Dalam konteks ini, Miftah Maulana seharusnya menjadi agen perubahan (agent of change) yang mampu membangun narasi inklusif, bukan justru memperburuk stigma sosial. Sebagai tokoh agama yang diharapkan merepresentasikan nilai-nilai Islam, tindakan seperti mengejek rakyat kecil bertentangan dengan prinsip dakwah yang seharusnya membawa rahmat dan penghormatan bagi semua lapisan masyarakat
Peristiwa ini memberikan pelajaran penting bahwa moralitas dan nilai kemanusiaan harus tetap menjadi landasan dalam setiap tindakan, terutama di era media sosial di mana segala sesuatu dengan cepat menjadi konsumsi publik.
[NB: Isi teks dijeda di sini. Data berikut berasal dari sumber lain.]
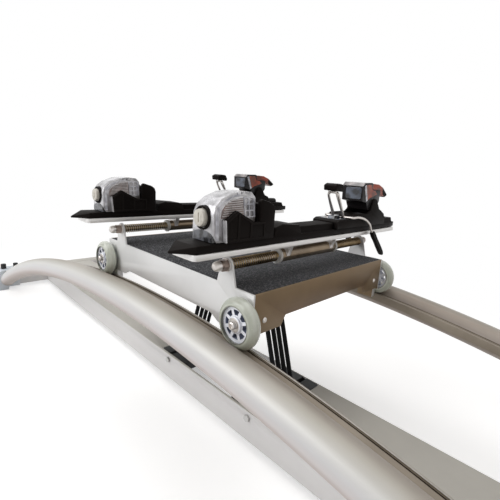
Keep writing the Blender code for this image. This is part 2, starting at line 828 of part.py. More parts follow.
def side_panel(name, side, finish, parent):
    """A left or right sheet between the end panels, with a flange folded in along its foot."""
    top = AXLE_HEIGHT + PANEL_TOP
    reach = CARRIAGE_HALF_Y - SHEET - GAP
    half_outline = [
        (reach, top),
        (reach, AXLE_HEIGHT + SIDE_LEG_BOTTOM),
        (SIDE_LEG_INNER, AXLE_HEIGHT + SIDE_LEG_BOTTOM),
        (SIDE_MID_HALF, AXLE_HEIGHT + SIDE_MID_BOTTOM),
    ]
    outline = half_outline + [(-y, z) for y, z in reversed(half_outline)]
    low, high = sorted((side * (CARRIAGE_HALF_X - SHEET), side * CARRIAGE_HALF_X))
    body = slab(name, "YZ", outline, low, high)
    ends = sorted((side * (CARRIAGE_HALF_X - SHEET - SIDE_FLANGE), side * (CARRIAGE_HALF_X - 0.001)))
    flange = box(
        "flange",
        (ends[0], -SIDE_MID_HALF, AXLE_HEIGHT + SIDE_MID_BOTTOM),
        (ends[1], SIDE_MID_HALF, AXLE_HEIGHT + SIDE_MID_BOTTOM + SHEET),
    )
    return done(fuse(body, flange), finish, parent)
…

Sebagai masyarakat, kita diajak untuk kembali merekonstruksi nilai-nilai etika yang menjunjung martabat manusia, tanpa memandang status sosial atau jenis pekerjaan.
Tokoh publik seperti Miftah Maulana memiliki tanggung jawab besar untuk menjadi teladan yang baik, membangun solidaritas sosial, dan menghormati semua profesi. Dengan demikian, masyarakat yang majemuk dapat berkembang dalam harmoni dan saling menghargai.